Records that describe objects:
## begin
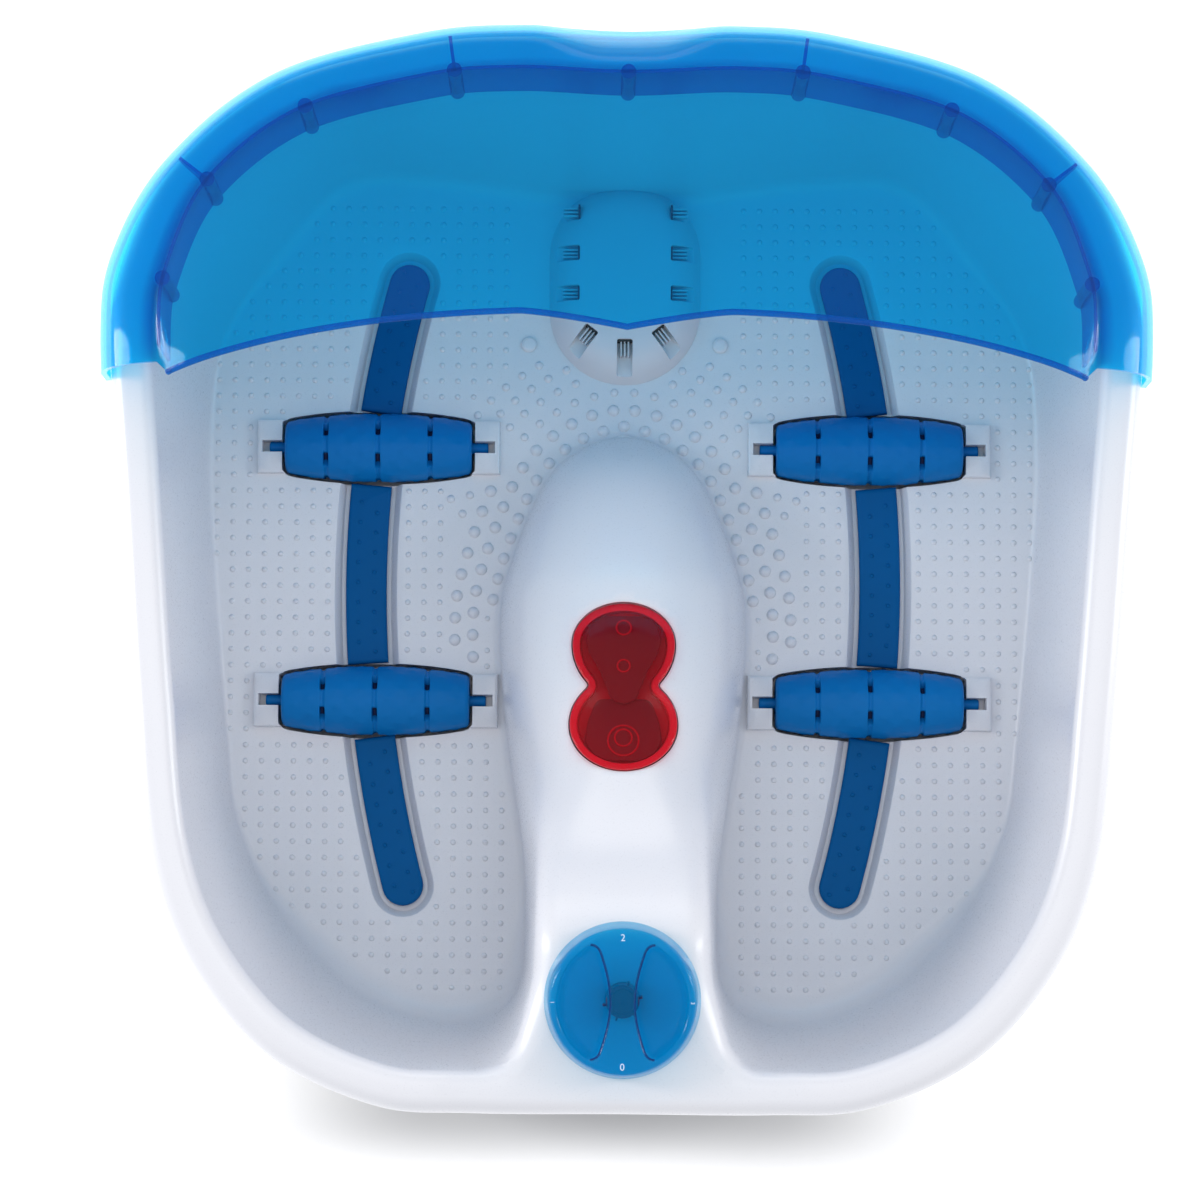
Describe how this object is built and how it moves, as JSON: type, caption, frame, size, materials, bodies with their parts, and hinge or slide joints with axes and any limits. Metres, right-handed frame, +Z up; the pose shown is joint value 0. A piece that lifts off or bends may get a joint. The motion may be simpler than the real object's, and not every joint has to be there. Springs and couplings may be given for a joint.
{
  "type": "foot spa basin",
  "caption": "Foot spa basin: a moulded tub with a centre console, spinning massage rollers, air strips, lamp window, mode knob and a clear blue splash guard that lifts off.",
  "frame": {"origin": "on the ground under the middle of the whole object", "axes": "+Z up, +Y towards the rear with the splash guard, +X to the right of a seated user's feet"},
  "size_m": [0.3594, 0.3725, 0.1955],
  "materials": {
    "tub_white": "satin moulded",
    "cover_white": "fine texture",
    "guard_blue": "clear tinted, polished",
    "knob_blue": "clear tinted, polished",
    "roller_blue": "satin",
    "strip_blue": "soft satin",
    "lens_red": "clear tinted, polished",
    "rubber": "matte",
    "steel": "zinc plated",
    "brass": "turned",
    "black_plastic": "moulded",
    "lamp_red": "lacquered lamp",
    "hose_clear": "soft silicone"
  },
  "bodies": {
    "tub": {"air_hose_left": "hose_clear", "air_hose_right": "hose_clear", "air_pump": "black_plastic", "air_strip_front_left": "strip_blue", "air_strip_front_right": "strip_blue", "air_strip_middle_left": "strip_blue", "air_strip_middle_right": "strip_blue", "air_strip_rear_left": "strip_blue", "air_strip_rear_right": "strip_blue", "base_cover": "cover_white", "base_screw_1": "steel", "base_screw_2": "steel", "base_screw_3": "steel", "base_screw_4": "steel", "base_screw_5": "steel", "base_screw_6": "steel", "cord_gland": "rubber", "foot_front_left": "rubber", "foot_front_right": "rubber", "foot_rear_left": "rubber", "foot_rear_right": "rubber", "heater_cover": "cover_white", "heating_plate": "steel", "hose_tee": "black_plastic", "ir_lamp_front": "lamp_red", "ir_lamp_rear": "lamp_red", "ir_lens": "lens_red", "lamp_holder": "black_plastic", "lens_seal": "rubber", "motor_cradle": "black_plastic", "rotary_switch": "black_plastic", "screw_plug_left": "cover_white", "screw_plug_right": "cover_white", "shaft_seal": "rubber", "terminal_block": "black_plastic", "thermostat": "black_plastic", "tub_shell": "tub_white", "vibration_motor": "steel"},
    "guard": {"splash_guard": "guard_blue"},
    "knob": {"control_knob": "knob_blue", "knob_shaft": "brass"},
    "vibrator_rotor": {"motor_shaft": "steel", "eccentric_weight": "brass"},
    "roller_rear_left": {"roller_rear_left": "roller_blue"},
    "roller_rear_right": {"roller_rear_right": "roller_blue"},
    "roller_front_left": {"roller_front_left": "roller_blue"},
    "roller_front_right": {"roller_front_right": "roller_blue"}
  },
  "joints": [
    {"name": "guard_lift", "type": "slide", "parent": "tub", "child": "guard", "axis": [0, 0, 1], "range_m": [0, 0.03]},
    {"name": "knob_turn", "type": "hinge", "parent": "tub", "child": "knob", "pos_m": [0, -0.148, 0.1595], "axis": [0, -0.0872, 0.9962], "range_deg": [0, 270]},
    {"name": "vibrator_spin", "type": "hinge", "parent": "tub", "child": "vibrator_rotor", "pos_m": [-0.072, -0.092, 0.0215], "axis": [1, 0, 0], "continuous": true},
    {"name": "roller_rear_left_spin", "type": "hinge", "parent": "tub", "child": "roller_rear_left", "pos_m": [-0.0908, 0.056, 0.041], "axis": [1, 0, 0], "continuous": true},
    {"name": "roller_rear_right_spin", "type": "hinge", "parent": "tub", "child": "roller_rear_right", "pos_m": [0.0908, 0.056, 0.041], "axis": [1, 0, 0], "continuous": true},
    {"name": "roller_front_left_spin", "type": "hinge", "parent": "tub", "child": "roller_front_left", "pos_m": [-0.0908, -0.038, 0.041], "axis": [1, 0, 0], "continuous": true},
    {"name": "roller_front_right_spin", "type": "hinge", "parent": "tub", "child": "roller_front_right", "pos_m": [0.0908, -0.038, 0.041], "axis": [1, 0, 0], "continuous": true}
  ]
}
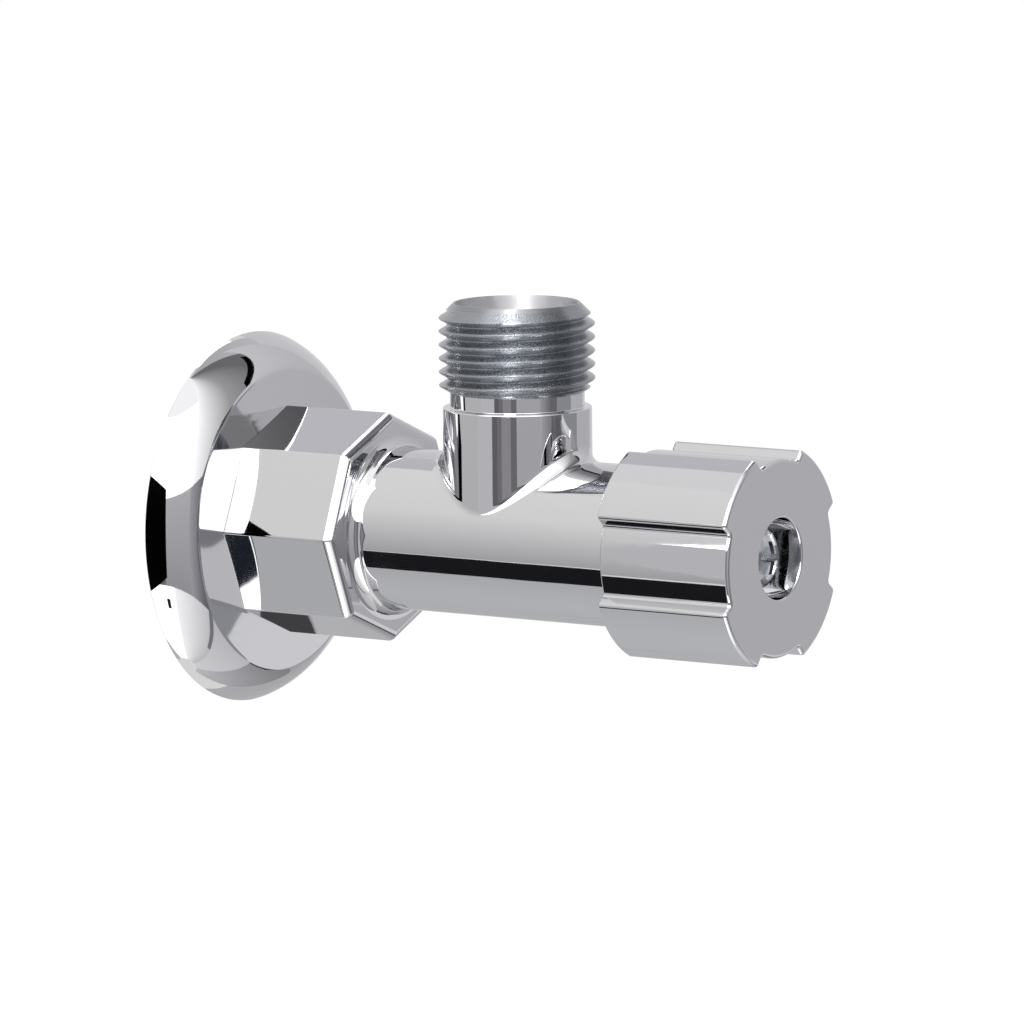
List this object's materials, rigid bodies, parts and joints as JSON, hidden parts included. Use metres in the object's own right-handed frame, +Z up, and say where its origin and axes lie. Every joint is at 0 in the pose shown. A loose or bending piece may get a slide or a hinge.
## end
The problem
How many of these lines contain "lifts"? Write only the number.

Written reply
2